Entries with parts and joints:
_ _ _ _

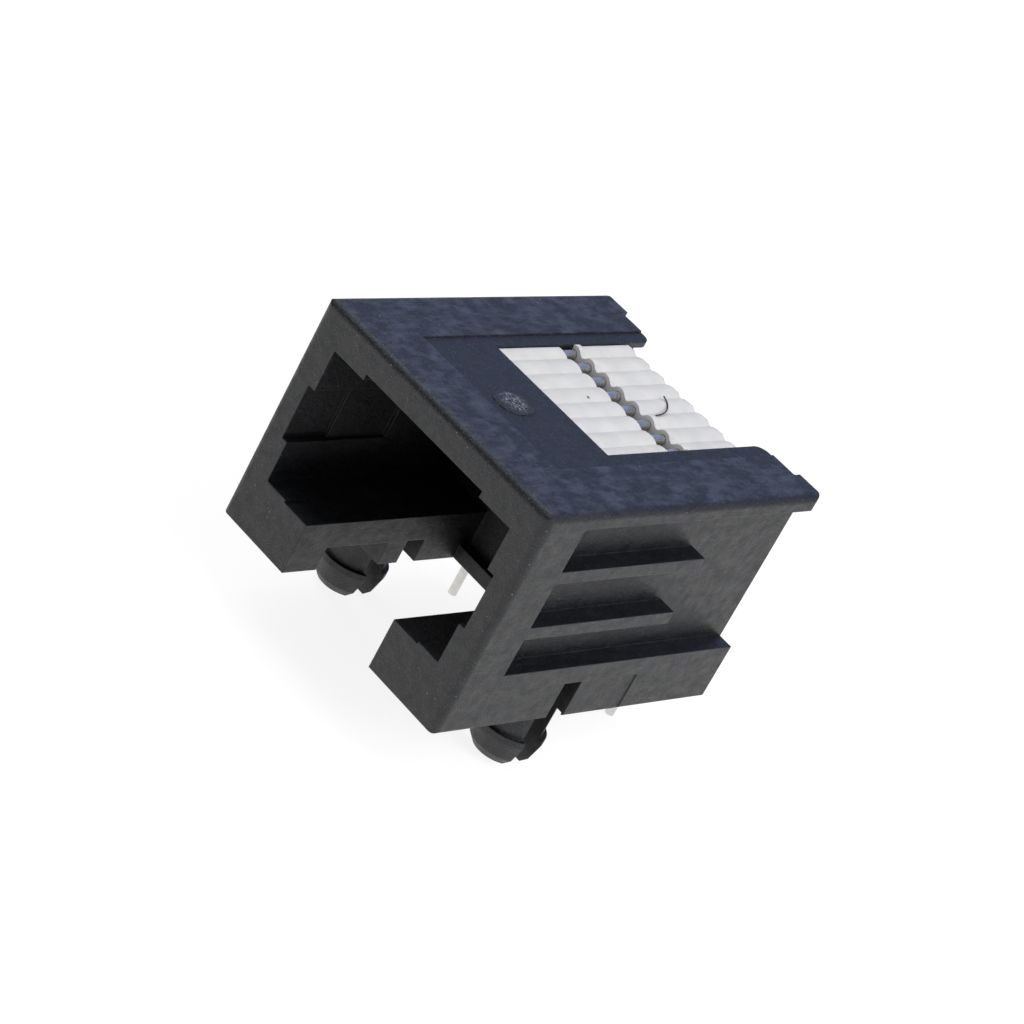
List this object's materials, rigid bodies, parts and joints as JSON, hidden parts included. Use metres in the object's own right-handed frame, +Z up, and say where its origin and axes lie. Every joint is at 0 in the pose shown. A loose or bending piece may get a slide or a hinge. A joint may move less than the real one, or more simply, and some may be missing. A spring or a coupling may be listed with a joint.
{
  "type": "modular jack",
  "caption": "Black low-profile modular jack for a circuit board, with bent wire contacts in light grey carriers, side ribs and split snap pegs.",
  "frame": {"origin": "midway between the two snap pegs, at the height of the board's top", "axes": "+Z up from the board, +Y from the plug face towards the solder tails, +X to the right seen from the plug side"},
  "size_m": [0.015, 0.0177, 0.0146],
  "materials": {
    "housing_plastic": "satin, finely grained",
    "carrier_plastic": "satin",
    "tinned_wire": "drawn, tinned"
  },
  "bodies": {
    "root": {"housing": "housing_plastic", "front_block": "carrier_plastic", "rear_block": "carrier_plastic", "contact_1": "tinned_wire", "contact_2": "tinned_wire", "contact_3": "tinned_wire", "contact_4": "tinned_wire", "contact_5": "tinned_wire", "contact_6": "tinned_wire", "contact_7": "tinned_wire", "contact_8": "tinned_wire"}
  },
  "joints": []
}
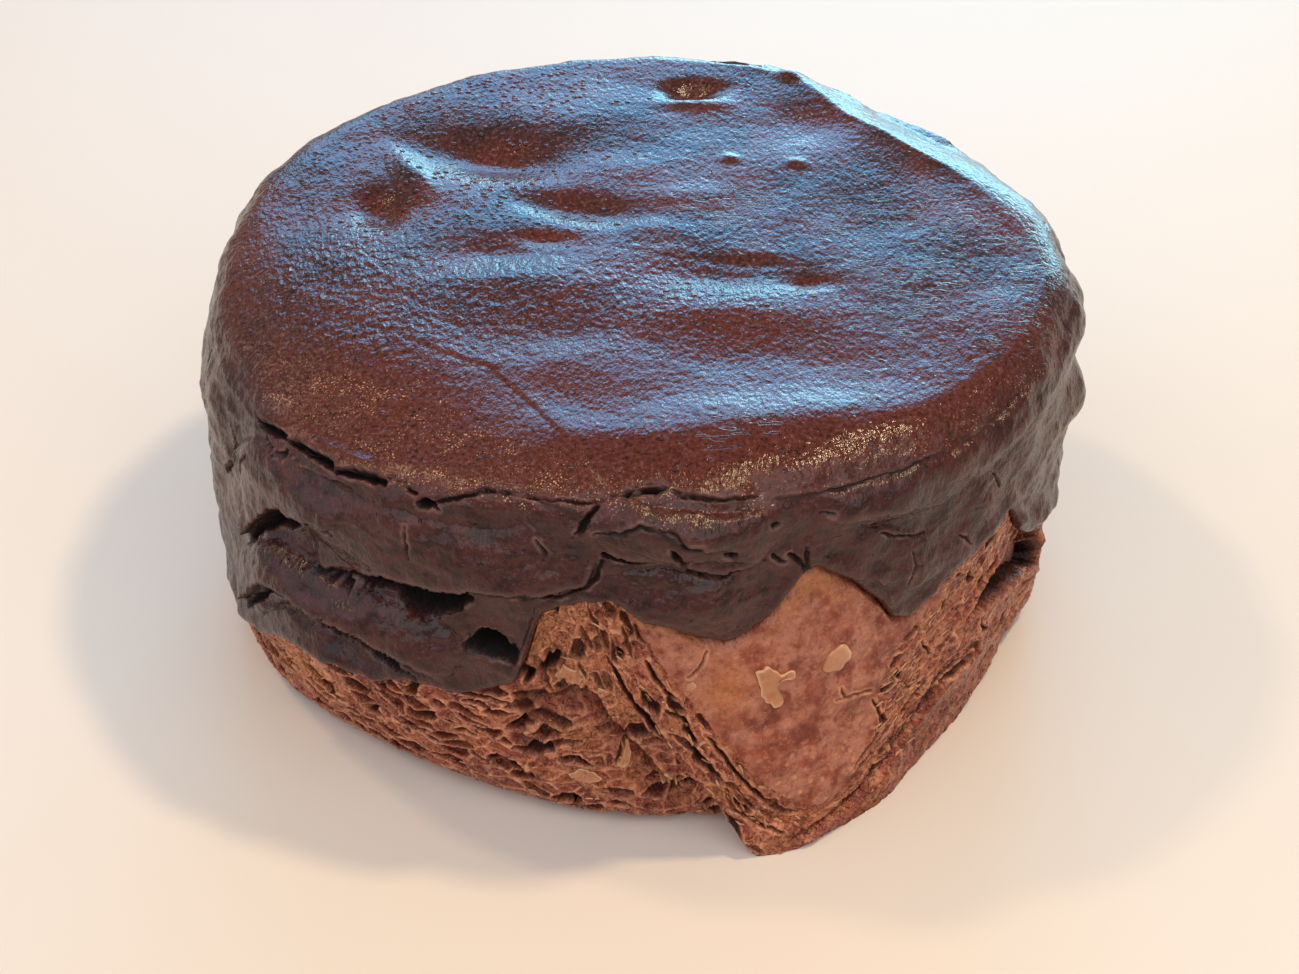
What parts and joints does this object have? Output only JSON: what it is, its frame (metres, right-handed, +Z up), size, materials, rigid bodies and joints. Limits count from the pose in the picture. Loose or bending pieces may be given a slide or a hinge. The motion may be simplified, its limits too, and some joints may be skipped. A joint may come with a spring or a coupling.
{
  "type": "kouign amann",
  "caption": "Round laminated pastry with a dough corner folded over its side, under a thick dark chocolate coat that ends in uneven drips part way down.",
  "frame": {"origin": "on the flat base, under the middle of the object's bounding box", "axes": "+Z up, out of the chocolate top; -Y towards the front, where the folded dough corner is; +X to the right"},
  "size_m": [0.0906, 0.0892, 0.0425],
  "materials": {
    "baked_dough": "baked laminated dough, caramelised, satin",
    "dark_chocolate": "set dark chocolate, soft sheen"
  },
  "bodies": {
    "root": {"laminated_dough": "baked_dough", "chocolate_coat": "dark_chocolate"}
  },
  "joints": []
}
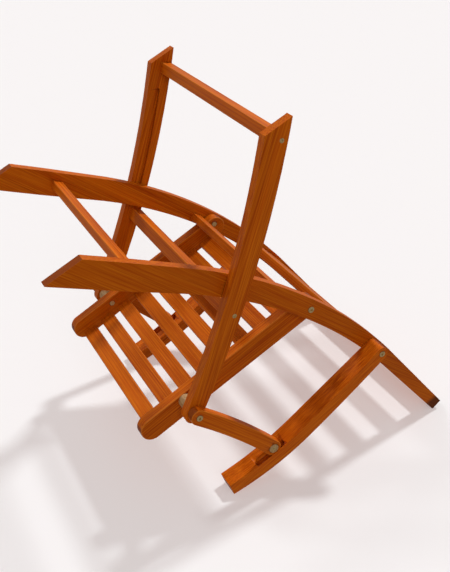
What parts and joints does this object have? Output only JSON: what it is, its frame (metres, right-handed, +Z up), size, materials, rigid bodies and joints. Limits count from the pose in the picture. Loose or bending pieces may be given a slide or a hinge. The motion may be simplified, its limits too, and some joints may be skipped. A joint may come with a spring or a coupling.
{
  "type": "folding chair",
  "caption": "Folding wooden armchair: curved back stiles crossed by bowed rear legs, slatted seat and back, arms carried on swinging links.",
  "frame": {"origin": "middle of the chair's base on the floor, when it stands unfolded on its four feet", "axes": "+X to the sitter's left, -Y the way the chair faces, +Z up"},
  "size_m": [0.59, 0.5748, 0.8605],
  "materials": {
    "hardwood": "satin",
    "dowel_wood": "satin",
    "brass": "satin"
  },
  "bodies": {
    "back_frame": {"left_stile": "hardwood", "right_stile": "hardwood", "front_stretcher": "hardwood", "stop_rail": "hardwood", "back_slat_1": "hardwood", "back_slat_2": "hardwood", "back_slat_3": "hardwood", "back_slat_4": "hardwood", "top_rail": "hardwood", "slide_pins": "brass", "seat_bolts": "brass", "seat_nuts": "brass", "arm_bolts": "brass", "arm_nuts": "brass", "seat_washers": "brass"},
    "seat": {"left_seat_rail": "hardwood", "right_seat_rail": "hardwood", "seat_slat_1": "hardwood", "seat_slat_2": "hardwood", "seat_slat_3": "hardwood", "seat_slat_4": "hardwood", "seat_slat_5": "hardwood", "seat_slat_6": "hardwood", "seat_slat_7": "hardwood", "seat_slat_8": "hardwood", "slat_dowels": "dowel_wood", "front_bolts": "brass", "front_nuts": "brass", "front_spacers": "dowel_wood", "front_washers": "brass"},
    "rear_legs": {"left_leg": "hardwood", "right_leg": "hardwood", "foot_stretcher": "hardwood", "leg_stretcher": "hardwood", "leg_screws": "brass"},
    "left_arm_body": {"left_arm": "hardwood"},
    "right_arm_body": {"right_arm": "hardwood"},
    "left_link_body": {"left_link": "hardwood", "left_link_dowel": "dowel_wood", "left_dowel_screw": "brass"},
    "right_link_body": {"right_link": "hardwood", "right_link_dowel": "dowel_wood", "right_dowel_screw": "brass"}
  },
  "joints": [
    {"name": "seat_fold", "type": "hinge", "parent": "back_frame", "child": "seat", "pos_m": [0, 0.12372, 0.39613], "axis": [-1, 0, 0], "range_deg": [0, 84]},
    {"name": "leg_swing", "type": "hinge", "parent": "seat", "child": "rear_legs", "pos_m": [0, -0.17773, 0.4056], "axis": [1, 0, 0], "range_deg": [0, 27.46]},
    {"name": "left_arm_swing", "type": "hinge", "parent": "back_frame", "child": "left_arm_body", "pos_m": [0, 0.20025, 0.57246], "axis": [-1, 0, 0], "range_deg": [0, 82.99]},
    {"name": "left_link_swing", "type": "hinge", "parent": "seat", "child": "left_link_body", "pos_m": [0, -0.17773, 0.4056], "axis": [1, 0, 0], "range_deg": [0, 84]},
    {"name": "right_arm_swing", "type": "hinge", "parent": "back_frame", "child": "right_arm_body", "pos_m": [0, 0.20025, 0.57246], "axis": [-1, 0, 0], "range_deg": [0, 82.99]},
    {"name": "right_link_swing", "type": "hinge", "parent": "seat", "child": "right_link_body", "pos_m": [0, -0.17773, 0.4056], "axis": [1, 0, 0], "range_deg": [0, 84]}
  ],
  "couplings": [
    {"joint": "leg_swing", "follows": "seat_fold", "ratio": 0.3269},
    {"joint": "left_arm_swing", "follows": "seat_fold", "ratio": 0.988},
    {"joint": "left_link_swing", "follows": "seat_fold", "ratio": 1},
    {"joint": "right_arm_swing", "follows": "seat_fold", "ratio": 0.988},
    {"joint": "right_link_swing", "follows": "seat_fold", "ratio": 1}
  ]
}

_ _ _ _

### Stated goal
Word for word, quote all of the data above.

### Worked answer
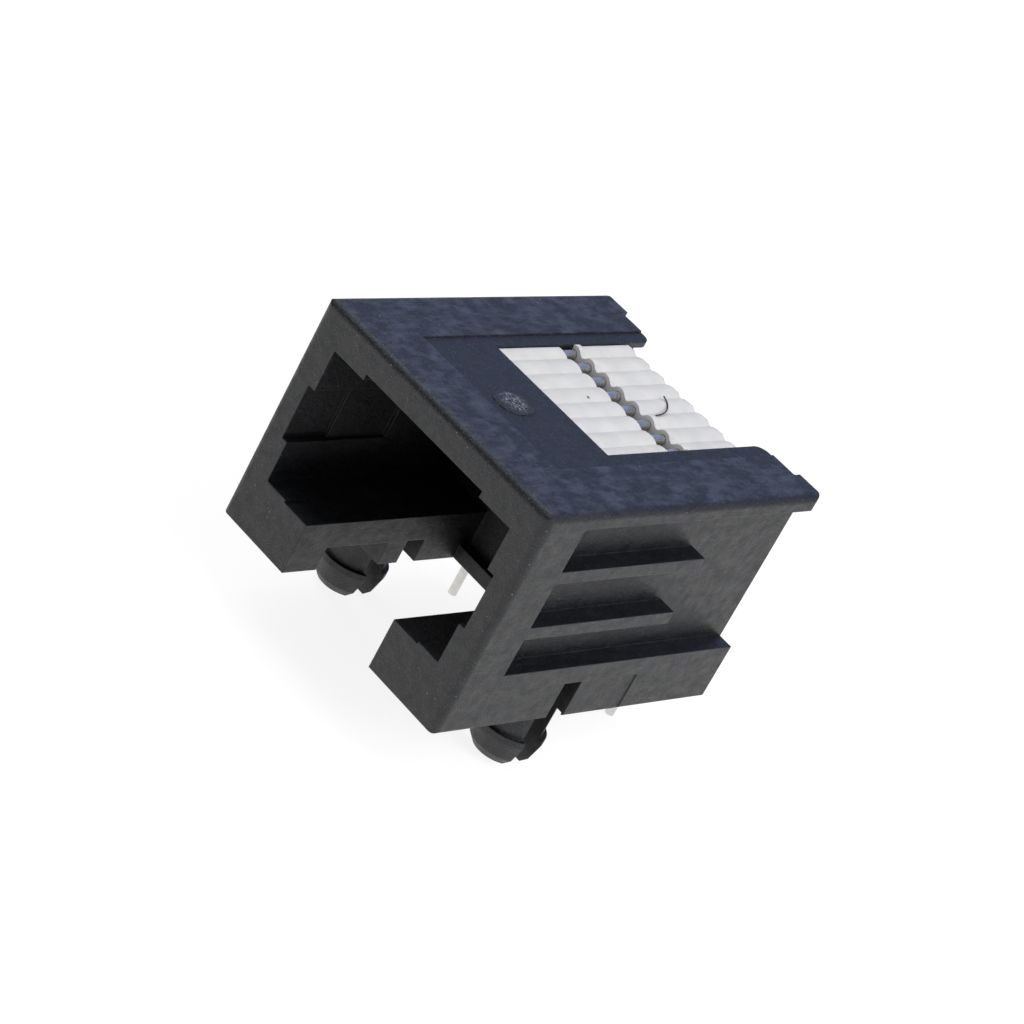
List this object's materials, rigid bodies, parts and joints as JSON, hidden parts included. Use metres in the object's own right-handed frame, +Z up, and say where its origin and axes lie. Every joint is at 0 in the pose shown. A loose or bending piece may get a slide or a hinge. A joint may move less than the real one, or more simply, and some may be missing. A spring or a coupling may be listed with a joint.
{
  "type": "modular jack",
  "caption": "Black low-profile modular jack for a circuit board, with bent wire contacts in light grey carriers, side ribs and split snap pegs.",
  "frame": {"origin": "midway between the two snap pegs, at the height of the board's top", "axes": "+Z up from the board, +Y from the plug face towards the solder tails, +X to the right seen from the plug side"},
  "size_m": [0.015, 0.0177, 0.0146],
  "materials": {
    "housing_plastic": "satin, finely grained",
    "carrier_plastic": "satin",
    "tinned_wire": "drawn, tinned"
  },
  "bodies": {
    "root": {"housing": "housing_plastic", "front_block": "carrier_plastic", "rear_block": "carrier_plastic", "contact_1": "tinned_wire", "contact_2": "tinned_wire", "contact_3": "tinned_wire", "contact_4": "tinned_wire", "contact_5": "tinned_wire", "contact_6": "tinned_wire", "contact_7": "tinned_wire", "contact_8": "tinned_wire"}
  },
  "joints": []
}
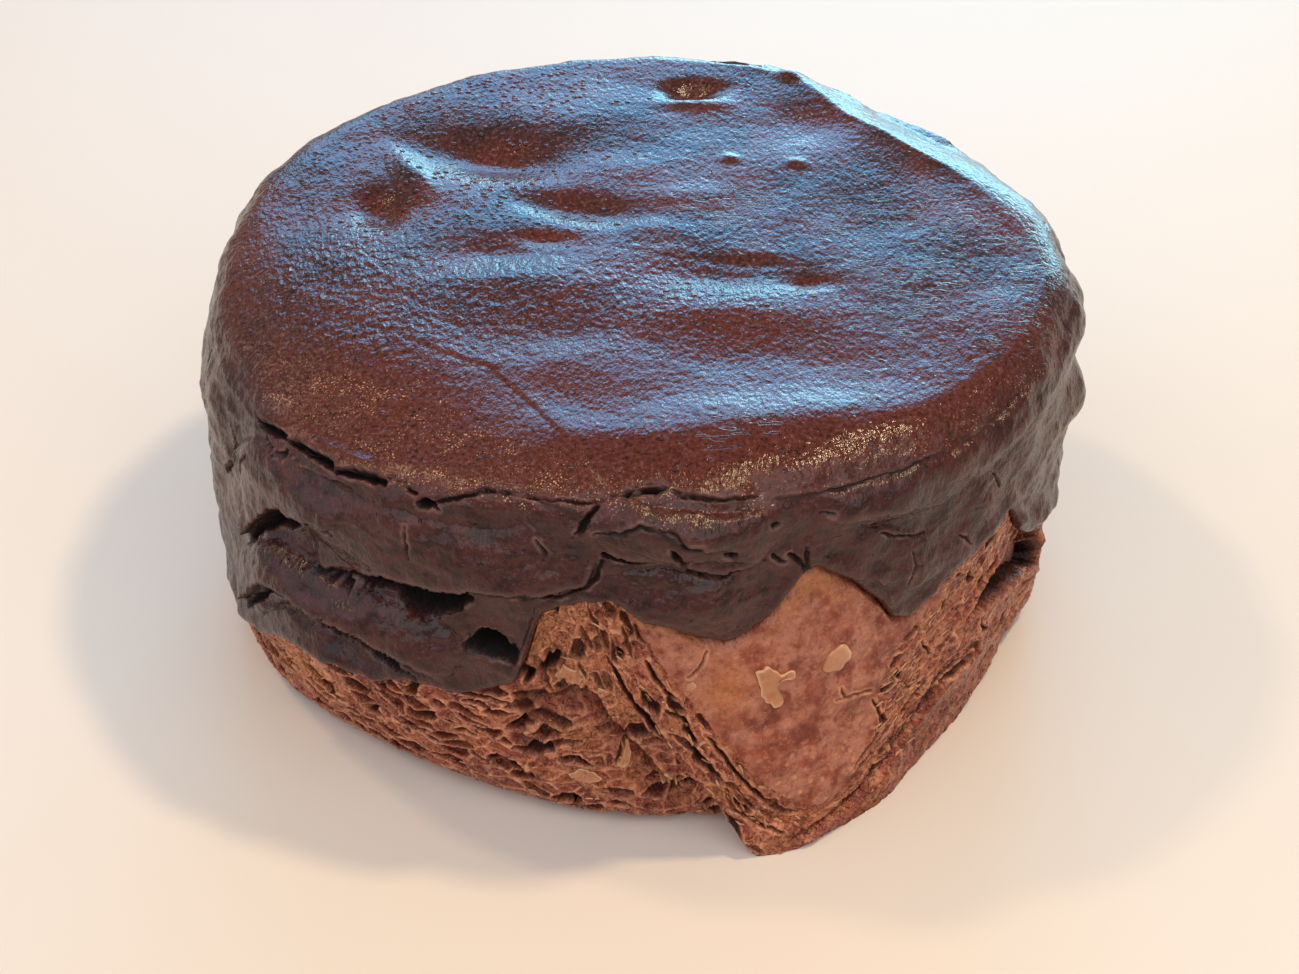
What parts and joints does this object have? Output only JSON: what it is, its frame (metres, right-handed, +Z up), size, materials, rigid bodies and joints. Limits count from the pose in the picture. Loose or bending pieces may be given a slide or a hinge. The motion may be simplified, its limits too, and some joints may be skipped. A joint may come with a spring or a coupling.
{
  "type": "kouign amann",
  "caption": "Round laminated pastry with a dough corner folded over its side, under a thick dark chocolate coat that ends in uneven drips part way down.",
  "frame": {"origin": "on the flat base, under the middle of the object's bounding box", "axes": "+Z up, out of the chocolate top; -Y towards the front, where the folded dough corner is; +X to the right"},
  "size_m": [0.0906, 0.0892, 0.0425],
  "materials": {
    "baked_dough": "baked laminated dough, caramelised, satin",
    "dark_chocolate": "set dark chocolate, soft sheen"
  },
  "bodies": {
    "root": {"laminated_dough": "baked_dough", "chocolate_coat": "dark_chocolate"}
  },
  "joints": []
}
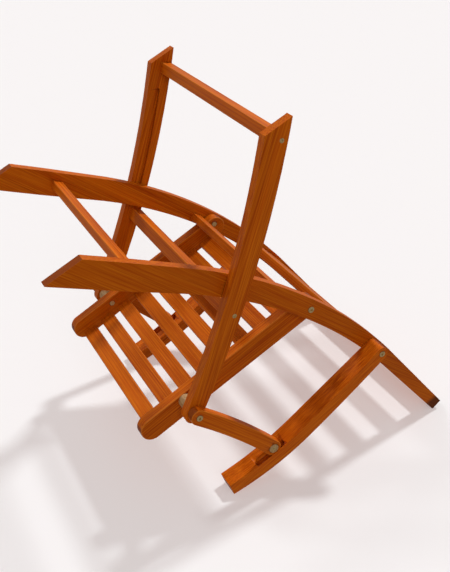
What parts and joints does this object have? Output only JSON: what it is, its frame (metres, right-handed, +Z up), size, materials, rigid bodies and joints. Limits count from the pose in the picture. Loose or bending pieces may be given a slide or a hinge. The motion may be simplified, its limits too, and some joints may be skipped. A joint may come with a spring or a coupling.
{
  "type": "folding chair",
  "caption": "Folding wooden armchair: curved back stiles crossed by bowed rear legs, slatted seat and back, arms carried on swinging links.",
  "frame": {"origin": "middle of the chair's base on the floor, when it stands unfolded on its four feet", "axes": "+X to the sitter's left, -Y the way the chair faces, +Z up"},
  "size_m": [0.59, 0.5748, 0.8605],
  "materials": {
    "hardwood": "satin",
    "dowel_wood": "satin",
    "brass": "satin"
  },
  "bodies": {
    "back_frame": {"left_stile": "hardwood", "right_stile": "hardwood", "front_stretcher": "hardwood", "stop_rail": "hardwood", "back_slat_1": "hardwood", "back_slat_2": "hardwood", "back_slat_3": "hardwood", "back_slat_4": "hardwood", "top_rail": "hardwood", "slide_pins": "brass", "seat_bolts": "brass", "seat_nuts": "brass", "arm_bolts": "brass", "arm_nuts": "brass", "seat_washers": "brass"},
    "seat": {"left_seat_rail": "hardwood", "right_seat_rail": "hardwood", "seat_slat_1": "hardwood", "seat_slat_2": "hardwood", "seat_slat_3": "hardwood", "seat_slat_4": "hardwood", "seat_slat_5": "hardwood", "seat_slat_6": "hardwood", "seat_slat_7": "hardwood", "seat_slat_8": "hardwood", "slat_dowels": "dowel_wood", "front_bolts": "brass", "front_nuts": "brass", "front_spacers": "dowel_wood", "front_washers": "brass"},
    "rear_legs": {"left_leg": "hardwood", "right_leg": "hardwood", "foot_stretcher": "hardwood", "leg_stretcher": "hardwood", "leg_screws": "brass"},
    "left_arm_body": {"left_arm": "hardwood"},
    "right_arm_body": {"right_arm": "hardwood"},
    "left_link_body": {"left_link": "hardwood", "left_link_dowel": "dowel_wood", "left_dowel_screw": "brass"},
    "right_link_body": {"right_link": "hardwood", "right_link_dowel": "dowel_wood", "right_dowel_screw": "brass"}
  },
  "joints": [
    {"name": "seat_fold", "type": "hinge", "parent": "back_frame", "child": "seat", "pos_m": [0, 0.12372, 0.39613], "axis": [-1, 0, 0], "range_deg": [0, 84]},
    {"name": "leg_swing", "type": "hinge", "parent": "seat", "child": "rear_legs", "pos_m": [0, -0.17773, 0.4056], "axis": [1, 0, 0], "range_deg": [0, 27.46]},
    {"name": "left_arm_swing", "type": "hinge", "parent": "back_frame", "child": "left_arm_body", "pos_m": [0, 0.20025, 0.57246], "axis": [-1, 0, 0], "range_deg": [0, 82.99]},
    {"name": "left_link_swing", "type": "hinge", "parent": "seat", "child": "left_link_body", "pos_m": [0, -0.17773, 0.4056], "axis": [1, 0, 0], "range_deg": [0, 84]},
    {"name": "right_arm_swing", "type": "hinge", "parent": "back_frame", "child": "right_arm_body", "pos_m": [0, 0.20025, 0.57246], "axis": [-1, 0, 0], "range_deg": [0, 82.99]},
    {"name": "right_link_swing", "type": "hinge", "parent": "seat", "child": "right_link_body", "pos_m": [0, -0.17773, 0.4056], "axis": [1, 0, 0], "range_deg": [0, 84]}
  ],
  "couplings": [
    {"joint": "leg_swing", "follows": "seat_fold", "ratio": 0.3269},
    {"joint": "left_arm_swing", "follows": "seat_fold", "ratio": 0.988},
    {"joint": "left_link_swing", "follows": "seat_fold", "ratio": 1},
    {"joint": "right_arm_swing", "follows": "seat_fold", "ratio": 0.988},
    {"joint": "right_link_swing", "follows": "seat_fold", "ratio": 1}
  ]
}